Sparkpress adds these items to the list:

Give her a backstory — where does she come from? What does she want? That’s true of all characters, right? But your diner waitress side character is a cliche unless she’s got some background trauma or inner strength.

Give her goals — again, all characters want something and even if they don’t all get what they want in this story, it’s the wanting that determines how they interact with other characters. So decide what each of these women want.

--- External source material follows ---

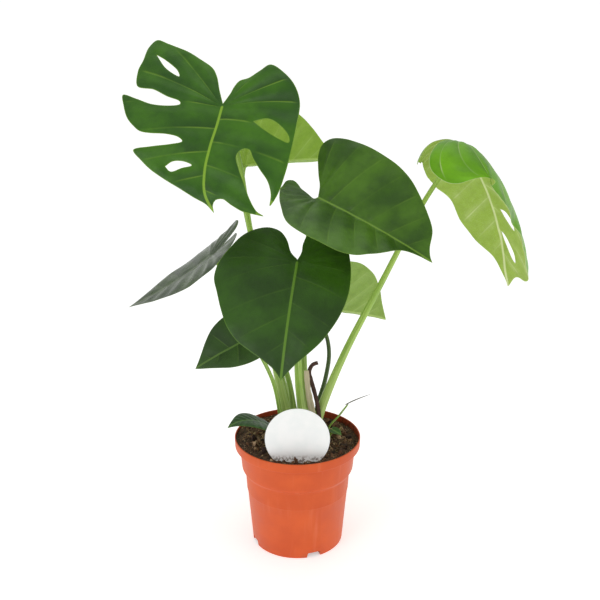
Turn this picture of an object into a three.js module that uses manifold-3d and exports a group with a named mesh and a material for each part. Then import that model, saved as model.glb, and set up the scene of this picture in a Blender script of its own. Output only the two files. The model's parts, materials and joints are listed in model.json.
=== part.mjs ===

This great link is actually “How to Write a Main Female Character” which is just awesome. I won’t give all 13 steps but these seem do-able:

  • Use a woman you know as a role model (Rex based his lead on his wife)
  • Draw on your own experiences — easier if you are a woman, but try to stay away from the cliched ones like getting a period, having PMS, becoming a mother, etc.
  • Read examples of female main characters — there are so many, but some are not very good representations so be critical of them, too.
    • Pride and Prejudice by Jane Austen
    • The Bluest Eye by Toni Morrison
    • The Color Purple by Alice Walker
    • The House on Mango Street by Sandra Cisneros
    • Mrs. Dalloway by Virginia Woolf
    • The Outlander Series by Diana Gabaldon
  • Give her agency — we did a whole show on this. She has to make things happen. The whole of the story cannot simply happen to her. She has to make choices, do things, and accept the outcomes of those things.